Stewart? The man who has won a NASCAR Sprint Cup Series event every year since 1999 has not sniffed Victory Lane in a very long time, and the way his car is running these days, it’s going to be awhile before another whiff wafts on the winds.

The odd thing is, when Stewart won the second of his two titles, he did so with a summer run that included a stretch of five victories in seven races. That burst effectively clinched the title for Stewart before the Chase ever started.

Keselowski, who has won twice since breaking his left ankle in a crash during testing at Road Atlanta, is in a run of first-second-third-first in the last four races. Does this result sound familiar?

True, he’s 11th in the points and just about a mortal lock to make the Chase as a “wild card.” Unless David Ragan or Denny Hamlin win the next two races, he’s a solid lock in 11th place.

Or, as it happens, he might just remove all that wild-card talk and just get in by being inside the top 10 in points.

That brings us back to Stewart.

While Keselowski was winning at Bristol, Stewart was going through a miserable time on the .533-mile, high-banked oval. He ended up 28th, several laps down.

A trend is developing.

Stewart and his team can’t find the sweet spot on his No. 14 Chevrolet. It’s that simple. The balance is off, and if the balance is off, the performance is off. If performance is off, the points stop coming.

When the points stop coming, you watch the final ten races of the season as an interested bystander… not a title contender.

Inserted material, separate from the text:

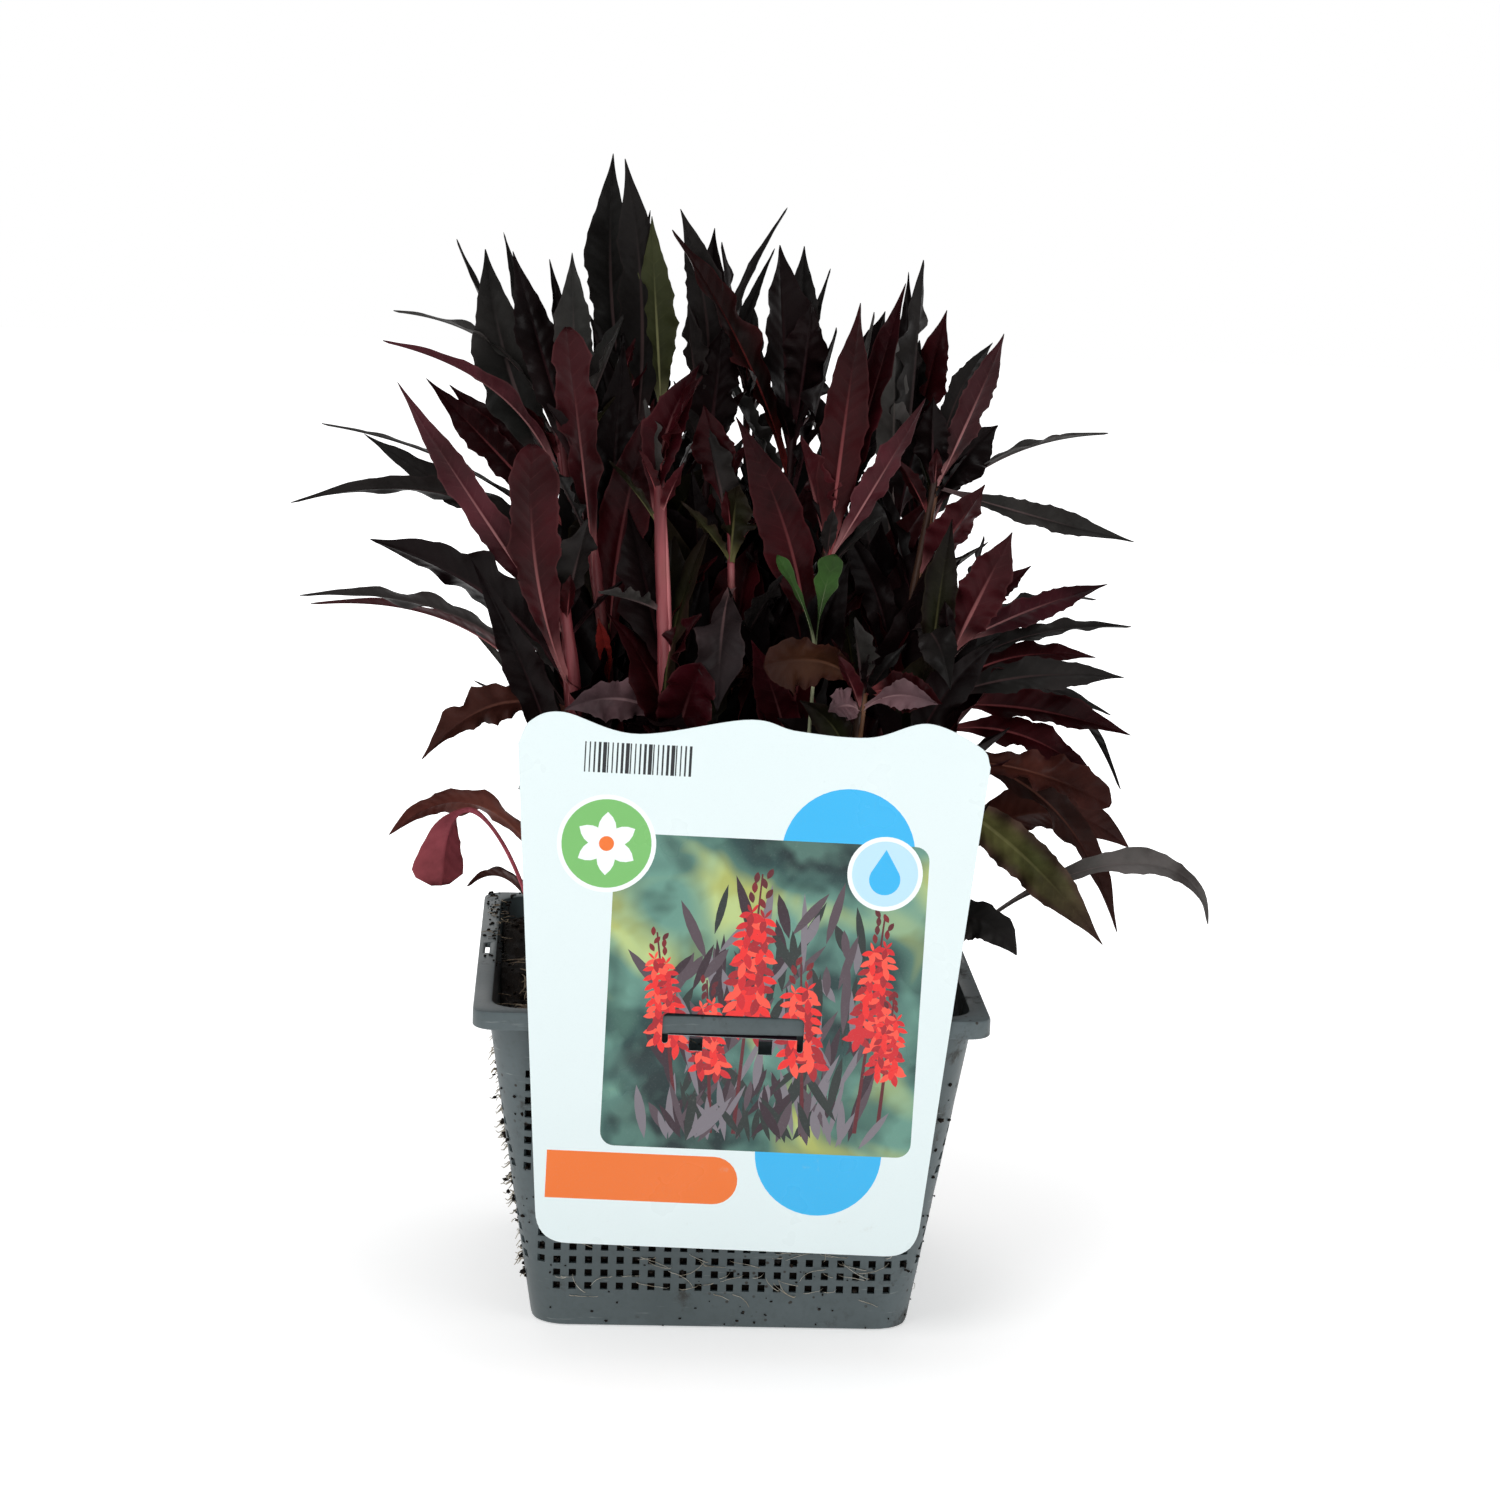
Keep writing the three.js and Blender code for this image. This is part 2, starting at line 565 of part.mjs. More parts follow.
// The point on the stem's axis at a share of its height above the soil. The axis runs
// straight from one of the stem's rings to the next.
function stemPoint(curve, at) {
  const start = (SOIL_LEVEL - curve.v0.z) / (curve.v2.z - curve.v0.z);
  const t = start + (1 - start) * at;
  const upper = Math.max(1, STEM_STATIONS.findIndex((station) => station >= t));
  const [low, high] = [STEM_STATIONS[upper - 1], STEM_STATIONS[upper]];
  return curve.getPoint(low).lerp(curve.getPoint(high), (t - low) / (high - low));
}

// A leaf from the crown: its stalk leaves the soil upright, then arches over.
function makeCrownLeaf({ foot, tip, width, arch, roll }) {
  const root = new THREE.Vector3(foot[0], foot[1], SOCKET_FLOOR + SEAT_GAP);
  const end = new THREE.Vector3(...tip);
  return makeLeaf(root, end, width, arch, roll, STALKED_STATIONS, stalkCurve);
}

function makeSeedling() {
  const { foot, fork, leaves } = SEEDLING;
  const stem = makeStem(stemCurve(foot, fork), SEEDLING_STEM_RADIUS);
  const blades = leaves.map(({ tip, width }, i) => {
    const end = new THREE.Vector3(...tip);
    const root = new THREE.Vector3(...fork);
    root.z -= 2 + 4 * i;
    return makeLeaf(root, end, width, 0.05, 0, SPOON_STATIONS);
  });
  return joinAll([stem, ...blades]);
}

function turnedAbout(axis, point, degrees) {
  const arm = new THREE.Vector3(...point).sub(axis);
  arm.applyAxisAngle(UP, THREE.MathUtils.degToRad(degrees));
  return arm.add(axis);
}

// ---------- placing the leaves ----------
// Everything already in place, with its owner, so that a new leaf can keep clear of it.
const placed = [];

function putInPlace(owner, solid) {
  placed.push({ owner, solid, box: solid.boundingBox() });
}

function boxesNear(a, b, gap) {
  for (let axis = 0; axis < 3; axis += 1) {
    if (a.min[axis] - gap > b.max[axis] || b.min[axis] - gap > a.max[axis]) {
      return false;
    }
  }
  return true;
}

function isClear(owner, solid) {
  const box = solid.boundingBox();
  return placed.every((other) => {
    if (other.owner === owner || !boxesNear(box, other.box, LEAF_GAP)) {
      return true;
    }
    return solid.minGap(other.solid, LEAF_GAP) >= LEAF_GAP;
  });
}

// A leaf that would touch another shoot grows a little to one side instead; where there is
// no room at all it is left out.
const SIDESTEPS = [0, 5, -5, 10, -10, 17, -17, 25, -25];

function growLeaf(owner, leaf, stations) {
  for (const turn of SIDESTEPS) {
    const tip = turnedAbout(leaf.axis, leaf.tip, turn);
    const heading = tip.clone().sub(leaf.axis).setZ(0).normalize();
    const root = leaf.axis.clone().addScaledVector(heading, LEAF_ROOT_OFFSET);
    const solid = makeLeaf(root, tip, leaf.width, leaf.arch, leaf.roll, stations);
    if (isClear(owner, solid)) {
      putInPlace(owner, solid);
      return solid;
    }
  }
  return null;
}

// ---------- assembly ----------
const plant = new THREE.Group();

function addPiece(name, solid, colour, roughness) {
  const material = new THREE.MeshStandardMaterial({ color: colour, roughness, metalness: 0 });
  const mesh = new THREE.Mesh(toGeometry(solid), material);
  mesh.name = name;
  plant.add(mesh);
}

function numbered(name, index) {
  return `${name}_${String(index + 1).padStart(2, "0")}`;
}

const stemFeet = SHOOTS.map(({ foot: [x, y], radius }) => ({ x, y, radius: radius + SOCKET_GAP }));
for (const { foot: [x, y] } of [...CROWN_LEAVES, SEEDLING]) {
  stemFeet.push({ x, y, radius: STALK_SOCKET });
}

const basket = makeBasket();
const soil = makeSoil(stemFeet);
const tag = makeTag();
putInPlace("basket", basket);
putInPlace("soil", soil);
putInPlace("tag", tag);

const shoots = SHOOTS.map((shoot, index) => {
  const curve = stemCurve(shoot.foot, shoot.apex);
  const name = numbered("shoot", index);
  const solids = [makeStem(curve, shoot.radius)];
  putInPlace(name, solids[0]);
  return { name, shoot, index, curve, solids };
});

const seedling = makeSeedling();
putInPlace("seedling", seedling);

const crownLeaves = CROWN_LEAVES.map((leaf, index) => {
  const solid = makeCrownLeaf(leaf);
  putInPlace(numbered("crown_leaf", index), solid);
  return solid;
});

for (const { name, shoot, curve, solids } of shoots) {
  for (const [at, x, y, z, width, arch, roll] of shoot.own) {
    const axis = stemPoint(curve, at);
    const leaf = growLeaf(name, { axis, tip: [x, y, z], width, arch, roll }, BLADE_STATIONS);
    if (leaf) {
      solids.push(leaf);
    }
  }
}

for (const { name, shoot, index, curve, solids } of shoots) {
  for (const wanted of restLeaves(shoot, index, curve)) {
    const leaf = growLeaf(name, wanted, SHORT_STATIONS);
    if (leaf) {
      solids.push(leaf);
    }
  }
}

addPiece("basket", basket, "#56605f", 0.55);
addPiece("soil", soil, "#2a1d15", 0.95);
addPiece("tag", tag, "#e6f0f0", 0.4);
addPiece("seedling", seedling, "#6f8a4c", 0.6);
crownLeaves.forEach((solid, index) => {
  addPiece(numbered("crown_leaf", index), solid, "#6a4a34", 0.6);
});
for (const { name, solids } of shoots) {
  addPiece(name, joinAll(solids), "#3a2226", 0.55);
}

export default plant;
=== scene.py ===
"""Cardinal flower in a square pond basket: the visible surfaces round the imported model.

Lengths are in millimetres until a mesh is made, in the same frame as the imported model.
"""
import math
import random
from collections import namedtuple

import bpy
import numpy as np
from mathutils import Matrix, Vector, noise
from mathutils.geometry import delaunay_2d_cdt


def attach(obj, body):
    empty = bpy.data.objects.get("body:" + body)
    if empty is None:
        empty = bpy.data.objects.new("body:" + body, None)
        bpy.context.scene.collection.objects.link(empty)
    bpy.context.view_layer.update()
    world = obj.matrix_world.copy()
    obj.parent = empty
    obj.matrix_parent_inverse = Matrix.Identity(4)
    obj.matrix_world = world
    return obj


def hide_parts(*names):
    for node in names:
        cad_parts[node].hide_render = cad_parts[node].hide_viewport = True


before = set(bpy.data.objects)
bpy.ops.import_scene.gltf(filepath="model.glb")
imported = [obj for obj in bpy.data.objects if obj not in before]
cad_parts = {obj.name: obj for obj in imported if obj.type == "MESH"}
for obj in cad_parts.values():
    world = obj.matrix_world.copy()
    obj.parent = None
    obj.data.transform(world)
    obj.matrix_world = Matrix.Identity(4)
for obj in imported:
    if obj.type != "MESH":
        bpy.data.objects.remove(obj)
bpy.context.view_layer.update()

MM = 0.001
UP = np.array([0.0, 0.0, 1.0])
dice = random.Random(18)

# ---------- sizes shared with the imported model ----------
BASKET_HEIGHT = 121
RIM_HALF = 90
RIM_CORNER = 8
LIP_DROP = 6.5
LIP_THICK = 1.6
FLANGE_THICK = 1.8
FLANGE_INNER_HALF = 83.4
BASE_HALF = 67.8
BASE_CHAMFER = 2
WALL_THICK = 1.6
FLOOR_FILLET = 1.2
WALL_CORNER = 13
WALL_TOP_HALF = 85.1
INSIDE_BASE_HALF = BASE_HALF - WALL_THICK
INSIDE_FOOT = WALL_THICK + FLOOR_FILLET
SLOT_LENGTH, SLOT_WIDTH, SLOT_HALF = 15, 1.7, 86.9
SOIL_LEVEL = 109
SEAT_GAP = 0.35
SOCKET_FLOOR = 92
STEM_STATIONS = [0, 0.1, 0.35, 0.65, 1]
LEAF_ROOT_OFFSET = 0.6
GOLDEN_TURN = 137.5
SIDESTEPS = [0, 5, -5, 10, -10, 17, -17, 25, -25]
TAG_THICK = 0.6
TAG_TURN = 1.5
TAG_LEAN = -2
TAG_ORIGIN = (2, -RIM_HALF - 0.45, BASKET_HEIGHT - LIP_DROP / 2)
TAG_HALF_AT_LIP = 72.8
TAG_TAPER = 0.0845
TAG_BOTTOM = -79.6
TAG_CORNER = 11
TAG_SHOULDER = 95
TAG_TOP_WAVE = [
    (-77, 103), (-66, 106.6), (-40.6, 100.3), (-2.9, 107.1),
    (14, 104), (38.9, 103), (58.7, 108.8), (77, 101.5),
]
TAG_SLOT = (-26.5, 22.5, -3.9, 3.8)  # left, right, bottom, top
TAG_HOLES = [(-17, -12.3, -9.2, -4.0), (7, 11.8, -9.6, -4.0)]
SLOT_ENDS = [(-26.5, -7.0), (20.3, -8.4)]  # left edge and bottom of each end of the slot
SLOT_END_WIDE = 2.2
SLOT_ROUND = 2
TONGUE_BACK, TONGUE_TOP = 3.1, 0.4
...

Stewart didn’t have the mojo working when he got to Bristol, and by the time he left, late Saturday night, it was still long gone, into the east Tennessee mist. Nothing worked, nothing made it any better and nothing came of the effort.

“It was better than it was shaping up to be yesterday,” a subdued Stewart said later. “Thanks to our teammates for the help that we got from them that definitely made us better, for sure. [It was] just a rough night. [We] struggled through.”

That about sums it up.

Meanwhile, over in Victory Lane, the newest star in the NASCAR firmament was waxing rhapsodic about winning at Bristol in August.

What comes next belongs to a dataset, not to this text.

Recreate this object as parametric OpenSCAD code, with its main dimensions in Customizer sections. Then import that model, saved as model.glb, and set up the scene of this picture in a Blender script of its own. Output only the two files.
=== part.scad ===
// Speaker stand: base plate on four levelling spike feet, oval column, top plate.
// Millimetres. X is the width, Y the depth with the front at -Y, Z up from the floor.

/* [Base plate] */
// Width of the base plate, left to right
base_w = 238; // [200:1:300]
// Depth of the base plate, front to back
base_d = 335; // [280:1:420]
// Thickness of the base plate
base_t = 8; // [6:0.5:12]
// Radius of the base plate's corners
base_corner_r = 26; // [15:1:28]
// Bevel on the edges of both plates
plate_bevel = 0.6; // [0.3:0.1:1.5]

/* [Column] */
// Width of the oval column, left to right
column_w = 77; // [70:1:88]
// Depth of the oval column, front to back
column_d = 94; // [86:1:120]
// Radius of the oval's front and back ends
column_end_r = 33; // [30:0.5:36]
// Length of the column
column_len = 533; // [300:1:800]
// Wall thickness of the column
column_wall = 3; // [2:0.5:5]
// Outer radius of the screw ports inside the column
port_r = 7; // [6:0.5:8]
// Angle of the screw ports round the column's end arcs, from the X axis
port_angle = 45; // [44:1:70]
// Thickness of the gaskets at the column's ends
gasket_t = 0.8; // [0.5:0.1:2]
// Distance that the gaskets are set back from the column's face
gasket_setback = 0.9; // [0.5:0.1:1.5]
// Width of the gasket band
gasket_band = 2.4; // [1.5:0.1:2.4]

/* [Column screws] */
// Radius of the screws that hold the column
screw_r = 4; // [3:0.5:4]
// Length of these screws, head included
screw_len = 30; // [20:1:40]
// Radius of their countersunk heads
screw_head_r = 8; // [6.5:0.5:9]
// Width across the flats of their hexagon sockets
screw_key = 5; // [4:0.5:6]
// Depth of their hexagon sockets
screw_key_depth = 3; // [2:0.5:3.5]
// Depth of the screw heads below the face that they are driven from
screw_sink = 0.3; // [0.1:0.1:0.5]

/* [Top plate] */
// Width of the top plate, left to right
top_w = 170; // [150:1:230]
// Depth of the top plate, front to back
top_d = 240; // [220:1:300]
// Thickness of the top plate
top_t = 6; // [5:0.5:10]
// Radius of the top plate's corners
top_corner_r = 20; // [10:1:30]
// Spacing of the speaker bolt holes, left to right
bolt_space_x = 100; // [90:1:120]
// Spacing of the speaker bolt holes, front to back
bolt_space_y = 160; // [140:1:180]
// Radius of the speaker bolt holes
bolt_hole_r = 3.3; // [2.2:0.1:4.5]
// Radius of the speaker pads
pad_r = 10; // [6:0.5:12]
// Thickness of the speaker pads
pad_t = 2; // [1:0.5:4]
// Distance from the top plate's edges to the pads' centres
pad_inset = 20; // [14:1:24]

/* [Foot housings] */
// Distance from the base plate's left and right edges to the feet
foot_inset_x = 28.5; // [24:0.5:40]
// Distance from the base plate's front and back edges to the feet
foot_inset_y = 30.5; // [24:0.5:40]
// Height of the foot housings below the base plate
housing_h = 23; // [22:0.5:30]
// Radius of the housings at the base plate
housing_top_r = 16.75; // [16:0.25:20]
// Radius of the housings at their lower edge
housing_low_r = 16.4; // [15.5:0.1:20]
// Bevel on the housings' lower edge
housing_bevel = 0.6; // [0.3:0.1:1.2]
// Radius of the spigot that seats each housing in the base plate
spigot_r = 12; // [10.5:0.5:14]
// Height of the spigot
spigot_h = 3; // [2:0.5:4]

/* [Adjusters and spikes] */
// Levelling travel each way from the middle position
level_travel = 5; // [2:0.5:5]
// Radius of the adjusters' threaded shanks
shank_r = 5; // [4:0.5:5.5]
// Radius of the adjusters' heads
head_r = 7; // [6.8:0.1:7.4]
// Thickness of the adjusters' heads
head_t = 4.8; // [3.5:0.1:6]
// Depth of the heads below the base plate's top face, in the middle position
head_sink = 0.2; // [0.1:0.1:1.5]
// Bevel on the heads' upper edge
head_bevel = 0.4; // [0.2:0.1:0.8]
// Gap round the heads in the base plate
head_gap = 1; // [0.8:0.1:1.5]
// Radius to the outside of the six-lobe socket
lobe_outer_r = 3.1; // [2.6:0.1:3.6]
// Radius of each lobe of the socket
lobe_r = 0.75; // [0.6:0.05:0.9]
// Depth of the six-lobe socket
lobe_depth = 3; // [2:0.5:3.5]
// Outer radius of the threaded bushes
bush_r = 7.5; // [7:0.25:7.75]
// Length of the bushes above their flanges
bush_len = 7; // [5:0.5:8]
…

“The night race at Bristol! This is the race that Tony Stewart, Jeff Gordon and Dale Earnhardt win,” said Keselowski. “It’s the race of champions. I can’t believe it.”

How does this kind of thing happen in the level-playing-field of the modern-day NASCAR?

Easy. Everything just seems to… work out.

“A team that just starts to click and believes in each other,” Keselowski added. “I believed in Paul (Wolfe) since we started this year and we’ve just made good adjustments to our cars over the last few months. We made good adjustments to our car today and we find ourselves in Victory Lane. I can’t believe it, I really can’t.”

It was that way for Stewart back in 2005. He won at Sonoma, he won at Indy, he won at Watkins Glen. It just all clicked. They didn’t come up with something outside-the-box. There was no magic bullet.

It was just a confluence of events, in which everything that could have turned to mud in a heartbeat… didn’t.

“I’m so proud of everyone on this team,” Wolfe said. “To have three wins now in this season from where we started the year just shows all the hard work that everybody has been doing back at the shop. All these guys on the pit crew, we had the pit stop that counted tonight. They did their deal. Everybody is doing their part. We’re building fast Miller Lite Dodge Chargers and I’m just really proud of everyone on this team.”

That’s the way it starts. How it ends is anybody’s guess, but right now, Keselowski and the rest of the Miller Lite Dodge team are the ones to beat. No one is running better, and a whole bunch of them are running much worse.

It’s the time of year when it’s best for that to happen, and it’s Keselowski that has the mojo.

All Stewart has right now is voodoo. Sure, he’s still 21 points ahead of Keselowski in the race for the 10th spot, so he’s technically still in the Chase. For how long remains to be seen.

Asked about his chances of making it in, Stewart shrugged.

“It is no different than it was last week,” he said. “The feeling is the same way, you still want to make it. We’re working hard at it.”

Working hard may just not be enough.